A maternidade está em colapso?
Esse modelo de maternidade tende ao colapso, porque hoje, por exemplo, no Brasil, a gente tem metade das famílias sendo administradas por mulheres. E, dessa metade, quase 15% sozinhas. Como é possível sair para trabalhar para sustentar os seus filhos financeiramente e cuidar deles? Você vai ter que chamar outra mulher, que também vai deixar os filhos dela, para cuidar dos seus. Então, é uma cadeia de mulheres, uma pirâmide, né? Na qual sempre vai sobrar alguma coisa que não vai ser cuidada.
A senhora tem atendido muitos casos de burnout materno no consultório?
Sim, até brinco que as mulheres passaram de ser queimadas na fogueira para ser queimadas pelo burnout.

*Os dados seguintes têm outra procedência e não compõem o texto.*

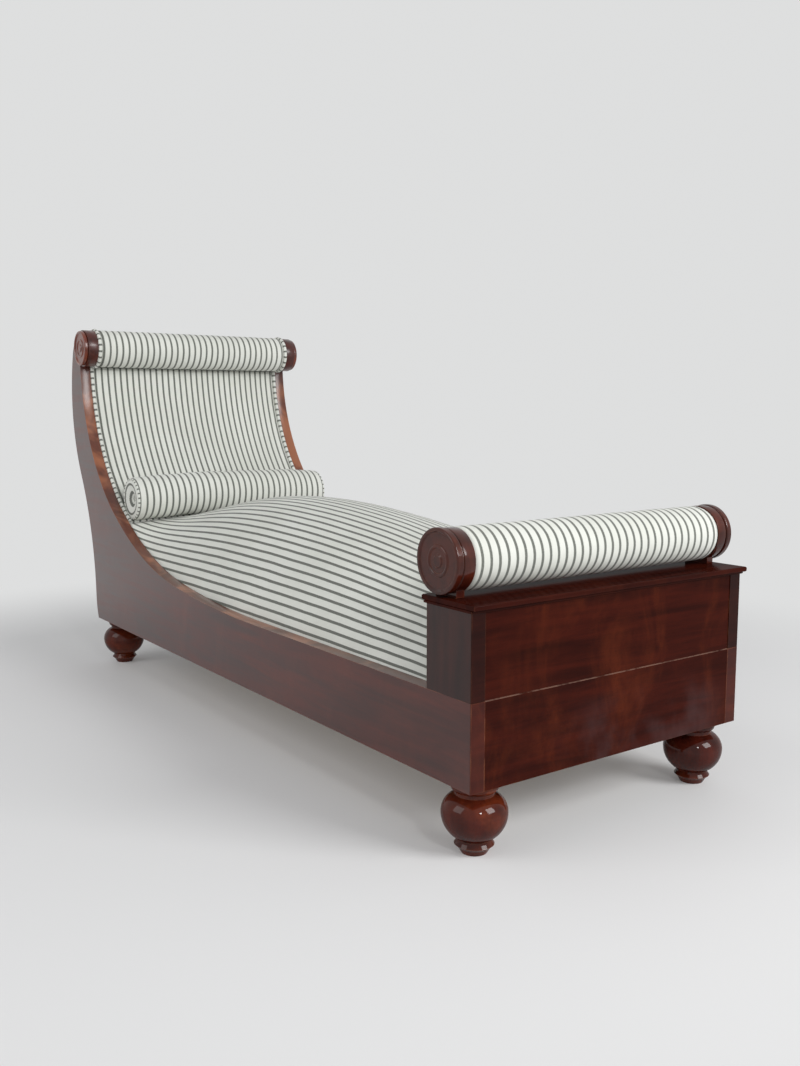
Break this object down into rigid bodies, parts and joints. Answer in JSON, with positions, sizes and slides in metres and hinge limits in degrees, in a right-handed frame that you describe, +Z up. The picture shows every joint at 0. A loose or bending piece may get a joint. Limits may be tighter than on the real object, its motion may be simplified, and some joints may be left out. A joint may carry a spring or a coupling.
{
  "type": "recamier",
  "caption": "upholstered day bed with a high scrolled head end, a low box foot end carrying a roll, lift-out domed seat, loose bolster and turned bulb feet",
  "frame": {"origin": "on the floor, at the middle of the overall length and width", "axes": "+X towards the low foot end, +Y across the seat towards the left side, +Z up"},
  "size_m": [1.9645, 0.722, 1.0048],
  "materials": {
    "mahogany": "french polished, glossy",
    "hidden_timber": "plain sawn",
    "striped_fabric": "woven stripe",
    "webbing": "jute weave",
    "steel_screw": "plain"
  },
  "bodies": {
    "frame": {"side_panel_right": "mahogany", "foot_cheek_right": "mahogany", "foot_roundel_right": "mahogany", "foot_roll_collar_right": "mahogany", "foot_roll_block_right": "mahogany", "head_roundel_right": "mahogany", "roll_welt_right": "striped_fabric", "back_welt_right": "striped_fabric", "seat_ledger_right": "hidden_timber", "corner_block_foot_right": "hidden_timber", "foot_foot_right": "mahogany", "corner_block_head_right": "hidden_timber", "foot_head_right": "mahogany", "side_panel_left": "mahogany", "foot_cheek_left": "mahogany", "foot_roundel_left": "mahogany", "foot_roll_collar_left": "mahogany", "foot_roll_block_left": "mahogany", "head_roundel_left": "mahogany", "roll_welt_left": "striped_fabric", "back_welt_left": "striped_fabric", "seat_ledger_left": "hidden_timber", "corner_block_foot_left": "hidden_timber", "foot_foot_left": "mahogany", "corner_block_head_left": "hidden_timber", "foot_head_left": "mahogany", "foot_rail_lower": "mahogany", "foot_panel_upper": "mahogany", "foot_inner_board": "mahogany", "foot_cap_moulding": "mahogany", "foot_cap": "mahogany", "head_bottom_rail": "mahogany", "foot_roll_core": "hidden_timber", "head_roll_core": "hidden_timber", "back_top_rail": "hidden_timber", "back_middle_rail": "hidden_timber", "back_lower_rail": "hidden_timber", "foot_roll_pad": "striped_fabric", "head_roll_pad": "striped_fabric", "back_pad": "striped_fabric", "outside_back_cover": "striped_fabric", "back_webbing": "webbing", "frame_screws": "steel_screw"},
    "seat": {"seat_rail_right": "hidden_timber", "seat_rail_left": "hidden_timber", "seat_rail_foot": "hidden_timber", "seat_rail_head": "hidden_timber", "seat_bar_foot": "hidden_timber", "seat_bar_head": "hidden_timber", "seat_pad": "striped_fabric", "seat_webbing": "webbing", "seat_hessian": "webbing"},
    "bolster": {"bolster": "striped_fabric"}
  },
  "joints": [
    {"name": "seat_lift", "type": "slide", "parent": "frame", "child": "seat", "axis": [-0.0995, 0, 0.995], "range_m": [0, 0.3]},
    {"name": "bolster_lift", "type": "slide", "parent": "seat", "child": "bolster", "axis": [0, 0, 1], "range_m": [0, 0.25]}
  ]
}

Isso é uma recorrência na clínica psicanalítica, e em outras também. Como na psiquiátrica, porque não só elas estão sobrecarregadas na esfera dos cuidados e da responsabilidade financeira, mas também porque se culpam por não darem conta. Aí entra a questão da mentalidade, quando a mulher acha que ela deveria estar fazendo mais, que ela deveria conseguir o impossível. A gente começa a pensar que mentalidade é essa que nos leva ao burnout para além das demandas externas.
Como se livrar da culpa?
Quando a gente fala em culpa, está falando que aquilo que de fora nos é exigido nos afeta porque também nos é exigido de dentro. A gente só consegue fazer frente a isso se não for capturada por ela. Por que a gente ainda se identifica com o maternalismo? Não deixa de ser um lugar de valor. O marido, que no ambiente público domina, em casa te entrega o bebê e fala: 'só você sabe fazer ele dormir'. Então, não deixa de ser um lugar de poder, um lugar de poder muito ruim, mas é um lugar de poder. Estamos capturadas pela fantasia de performance, retroalimentada pelo neoliberalismo, no qual vou dizer, 'nossa, olha só, eu sou CEO da empresa, estou linda, de unha feita, cuido do meu filho, só eu consigo botar ele para dormir, e ainda faço ginástica'.
Qual a saída?
Acho que as coisas partem da mudança de mentalidade. Conforme a gente vai se conscientizando das coisas, vai mudando nossa perspectiva. Gosto muito de comparar com a questão racial no Brasil. Vai tendo uma mudança de mentalidade e ela vai forçando as mudanças políticas. E o contrário também, as mudanças políticas e econômicas vão mudando a mentalidade. Estamos numa espécie de curva de rio, onde algo que é econômico e político não se sustenta e as mentalidades estão mudando.